Kairo wendet sich Tripolis zu, um türkischem Einfluss Einhalt zu gebieten
Erstmals seit 2014 ist eine hochrangige Delegation aus Ägypten in die Hauptstadt des benachbarten Bürgerkriegslandes Libyen gereist. Zum ersten Mal traf Ägypten auch offiziell die Vertreter der Regierung der Nationalen Übereinkunft. Bisher standen sich beide Seiten eher feindlich gegenüber, denn Ägypten unterstützt den "abtrünnigen" General Chalifa Haftar, der auf der Seite des aus Tripolis in den Osten Libyens vertriebenen gewählten Parlaments steht. Die von den Vereinten Nationen anerkannte Regierung in Tripolis im Westen Libyens wird vordergründig von der Türkei unterstützt.
An den Treffen in Tripolis nahmen am Sonntag unter anderem Libyens Innenminister Fathi Baschagha, der den Muslimbrüdern nahesteht und dennoch im letzten November Ägypten besucht hatte, und der Geheimdienstchef Imad al-Trabulsi teil, wie das libysche Innenministerium mitteilte.
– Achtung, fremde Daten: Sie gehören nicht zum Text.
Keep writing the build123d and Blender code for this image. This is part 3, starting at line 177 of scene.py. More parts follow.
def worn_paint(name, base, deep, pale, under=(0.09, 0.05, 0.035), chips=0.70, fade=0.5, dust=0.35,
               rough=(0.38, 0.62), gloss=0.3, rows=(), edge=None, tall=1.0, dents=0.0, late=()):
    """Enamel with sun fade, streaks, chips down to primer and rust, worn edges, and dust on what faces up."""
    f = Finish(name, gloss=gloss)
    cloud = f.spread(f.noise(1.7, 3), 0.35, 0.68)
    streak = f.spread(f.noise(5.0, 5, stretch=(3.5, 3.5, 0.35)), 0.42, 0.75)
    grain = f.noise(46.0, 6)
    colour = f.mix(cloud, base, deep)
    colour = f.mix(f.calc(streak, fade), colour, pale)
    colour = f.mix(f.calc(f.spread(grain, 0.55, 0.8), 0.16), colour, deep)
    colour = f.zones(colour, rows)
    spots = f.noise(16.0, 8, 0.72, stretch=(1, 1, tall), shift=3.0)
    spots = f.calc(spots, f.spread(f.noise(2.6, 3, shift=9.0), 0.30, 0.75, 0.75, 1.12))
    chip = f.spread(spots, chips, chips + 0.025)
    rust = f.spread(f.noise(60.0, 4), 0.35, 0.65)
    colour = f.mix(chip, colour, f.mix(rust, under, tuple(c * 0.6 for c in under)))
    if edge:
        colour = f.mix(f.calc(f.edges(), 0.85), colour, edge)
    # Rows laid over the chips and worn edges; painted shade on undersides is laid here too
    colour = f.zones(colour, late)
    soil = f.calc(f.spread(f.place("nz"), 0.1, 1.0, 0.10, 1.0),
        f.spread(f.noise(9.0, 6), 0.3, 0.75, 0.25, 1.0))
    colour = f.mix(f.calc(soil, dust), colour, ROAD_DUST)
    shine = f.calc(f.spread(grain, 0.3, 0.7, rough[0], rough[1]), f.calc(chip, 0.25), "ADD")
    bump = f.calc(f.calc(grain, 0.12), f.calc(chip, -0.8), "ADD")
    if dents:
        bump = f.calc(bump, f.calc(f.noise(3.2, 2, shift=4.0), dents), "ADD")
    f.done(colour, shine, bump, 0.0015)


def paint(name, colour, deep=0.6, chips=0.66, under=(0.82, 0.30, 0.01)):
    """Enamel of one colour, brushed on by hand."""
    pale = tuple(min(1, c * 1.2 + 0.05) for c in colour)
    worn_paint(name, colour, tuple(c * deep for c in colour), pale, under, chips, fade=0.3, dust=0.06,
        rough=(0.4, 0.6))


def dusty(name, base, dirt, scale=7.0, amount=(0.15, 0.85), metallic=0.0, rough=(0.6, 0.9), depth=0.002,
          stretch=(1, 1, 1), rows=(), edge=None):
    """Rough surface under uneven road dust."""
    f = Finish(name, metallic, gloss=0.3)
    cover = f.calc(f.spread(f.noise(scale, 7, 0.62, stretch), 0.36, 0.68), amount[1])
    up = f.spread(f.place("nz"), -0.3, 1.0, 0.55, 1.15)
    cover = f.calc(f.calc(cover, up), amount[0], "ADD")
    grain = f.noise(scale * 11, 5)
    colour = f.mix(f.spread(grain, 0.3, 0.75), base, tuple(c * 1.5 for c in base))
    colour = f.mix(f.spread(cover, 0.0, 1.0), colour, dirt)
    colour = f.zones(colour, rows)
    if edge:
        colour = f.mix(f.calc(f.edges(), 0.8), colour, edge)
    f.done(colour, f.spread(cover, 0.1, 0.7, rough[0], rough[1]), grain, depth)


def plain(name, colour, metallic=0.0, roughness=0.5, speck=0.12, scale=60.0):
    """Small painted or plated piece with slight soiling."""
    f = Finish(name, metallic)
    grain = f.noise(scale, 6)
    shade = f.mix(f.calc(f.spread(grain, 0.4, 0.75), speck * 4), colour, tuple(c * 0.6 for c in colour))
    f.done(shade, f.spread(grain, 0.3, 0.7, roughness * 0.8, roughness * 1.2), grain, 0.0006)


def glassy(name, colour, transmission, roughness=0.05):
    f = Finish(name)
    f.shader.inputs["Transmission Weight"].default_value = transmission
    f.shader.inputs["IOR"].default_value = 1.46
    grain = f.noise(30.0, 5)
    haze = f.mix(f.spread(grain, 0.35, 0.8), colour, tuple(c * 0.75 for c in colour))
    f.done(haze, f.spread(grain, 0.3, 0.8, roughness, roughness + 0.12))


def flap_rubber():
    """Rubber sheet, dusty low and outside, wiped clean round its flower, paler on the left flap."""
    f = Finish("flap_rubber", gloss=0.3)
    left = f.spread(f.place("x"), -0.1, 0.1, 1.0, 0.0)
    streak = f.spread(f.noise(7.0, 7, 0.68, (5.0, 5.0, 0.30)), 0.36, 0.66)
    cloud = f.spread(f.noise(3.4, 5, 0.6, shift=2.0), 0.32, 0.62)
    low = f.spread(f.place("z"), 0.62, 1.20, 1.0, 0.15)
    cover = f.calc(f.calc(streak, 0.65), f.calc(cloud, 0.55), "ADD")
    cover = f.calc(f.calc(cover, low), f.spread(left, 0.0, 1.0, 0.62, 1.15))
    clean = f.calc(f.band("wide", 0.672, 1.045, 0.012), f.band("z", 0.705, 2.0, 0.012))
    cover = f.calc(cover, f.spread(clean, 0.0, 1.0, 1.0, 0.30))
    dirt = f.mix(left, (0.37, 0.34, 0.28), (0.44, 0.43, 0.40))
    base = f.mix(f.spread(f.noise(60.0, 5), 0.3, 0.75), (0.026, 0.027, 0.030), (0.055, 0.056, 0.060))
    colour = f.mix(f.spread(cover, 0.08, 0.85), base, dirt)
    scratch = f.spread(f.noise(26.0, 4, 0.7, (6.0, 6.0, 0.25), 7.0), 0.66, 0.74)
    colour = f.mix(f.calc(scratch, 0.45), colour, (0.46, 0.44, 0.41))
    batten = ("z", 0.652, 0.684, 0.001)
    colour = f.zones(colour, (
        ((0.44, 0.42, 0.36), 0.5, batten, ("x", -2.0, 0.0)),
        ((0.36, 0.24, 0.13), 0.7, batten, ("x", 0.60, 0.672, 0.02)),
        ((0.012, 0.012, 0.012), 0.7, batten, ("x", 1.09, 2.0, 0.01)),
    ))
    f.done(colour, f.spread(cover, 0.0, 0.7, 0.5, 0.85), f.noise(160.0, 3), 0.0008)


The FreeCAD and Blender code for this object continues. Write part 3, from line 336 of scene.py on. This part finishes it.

Medienberichten zufolge reisten aus Ägypten ranghohe Vertreter aus dem Präsidialamt, dem Außenministerium und vom Geheimdienst an.
In Libyen ringen die Regierung von Ministerpräsident Fayiz as-Sarradsch mit Sitz in Tripolis und eine Gegenregierung im Osten des Landes um die Macht. Die Sarradsch-Regierung wird von der Türkei unterstützt, dagegen stehen Ägypten, Russland und die Vereinigten Arabischen Emirate hinter Haftar und dessen Verbündeten. Haftar hat nach seiner gescheiterten Offensive auf Tripolis aber an Einfluss verloren. Mit türkischer Hilfe wurde die Einnahme von Tripolis durch Haftar verhindert. Die Libysche Nationalarmee (LNA) wurde nach Sirte vertrieben.
Bei dem Treffen am Sonntag ging es nach Angaben aus Tripolis um Sicherheitsfragen und eine Stärkung der Zusammenarbeit. Die Teilnehmer hätten auch über die Einhaltung der im Oktober in Genf vereinbarten Waffenruhe gesprochen und den laufenden Dialog unter UN-Vermittlung zur Lösung des jahrelangen Konflikts. Die ägyptische Seite veröffentlichte keine Details zu dem Besuch.
Der Entschluss Ägyptens, sich dem Westen Libyens und gegenüber der Regierung der Nationalen Übereinkunft stärker zu öffnen, hängt auch mit dem wachsenden türkischen Einfluss in Libyen zusammen.
Erst am Tag zuvor hatte der türkische Verteidigungsminister Hulusi Akar die Truppen seines Landes in Libyen besucht und dabei scharfe Worte an Haftar gerichtet. Der "Kriegsverbrecher und Mörder" und seine Unterstützer seien im Fall eines versuchten Angriffs auf türkische Truppen ein legitimes Ziel, drohte Akar nach Angaben der staatlichen Nachrichtenagentur Anadolu. Einige Tage zuvor hatte das türkische Parlament ein Mandat zum Einsatz in Libyen um 18 Monate verlängert.
Nach der Vertreibung der LNA nach Sirte scheint auch Uneinigkeit zwischen den Regierungsmitgliedern in Tripolis zu bestehen. Diejenigen, die eine Beilegung der Streitigkeiten und eine Aussöhnung zwischen dem Westen und dem Osten Libyens und damit auch ein Ende des militärischen Einflusses der Türkei wollen, stehen denen gegenüber, die den Krieg bis zur Einnahme Sirtes und der Ölhäfen fortführen wollen.